What to do: Give back the lines exactly, from the first one to the line with "GAP = 0.0003", both ends included.

Material provided:
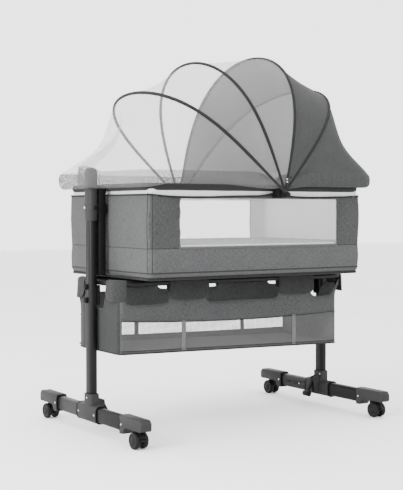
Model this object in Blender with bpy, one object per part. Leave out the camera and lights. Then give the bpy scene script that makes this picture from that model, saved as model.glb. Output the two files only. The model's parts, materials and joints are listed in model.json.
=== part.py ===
"""Bassinet on a wheeled stand. Metres, +X along the length, -Y is the front long side, +Z up.
The origin is on the floor, under the middle. Each stand is built on the +X side and mirrored."""

import math

import bmesh
import bpy
from mathutils import Vector

GAP = 0.0003

# stand
POST_X = 0.445
POST_HALF = (0.0125, 0.019)
POST_CORNER = 0.009
TUBE_WALL = 0.0016
POST_TOP = 0.7445
SOCKET_FLOOR = 0.0890
SOCKET_TOP = 0.118
SOCKET_HALF = (0.0163, 0.0228)
INNER_TUBE_TOP = 0.385
TEE_HALF_LENGTH = 0.062
TEE_HALF = (0.0190, 0.0262)
FOOT_Z = 0.060
FOOT_HALF = (0.0150, 0.0220)
FOOT_CORNER = 0.010
FOOT_END = 0.2220
FOOT_HOLE_YS = (0.101, 0.150)
FOOT_HOLE_R = 0.0030

# foot caps and casters
CAP_INNER_Y = 0.205
CAP_OUTER_Y = 0.328
CAP_HALF_X = 0.0185
STEM_Y = 0.270
STEM_R = 0.0042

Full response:
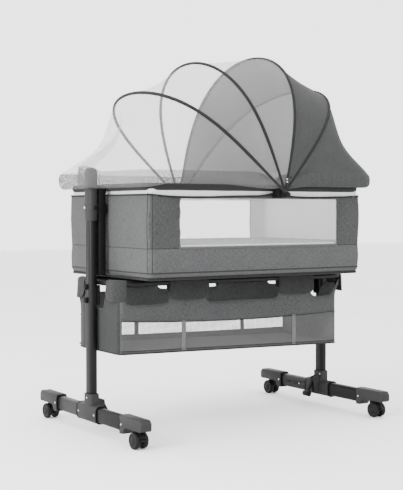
Model this object in Blender with bpy, one object per part. Leave out the camera and lights. Then give the bpy scene script that makes this picture from that model, saved as model.glb. Output the two files only. The model's parts, materials and joints are listed in model.json.
=== part.py ===
"""Bassinet on a wheeled stand. Metres, +X along the length, -Y is the front long side, +Z up.
The origin is on the floor, under the middle. Each stand is built on the +X side and mirrored."""

import math

import bmesh
import bpy
from mathutils import Vector

GAP = 0.0003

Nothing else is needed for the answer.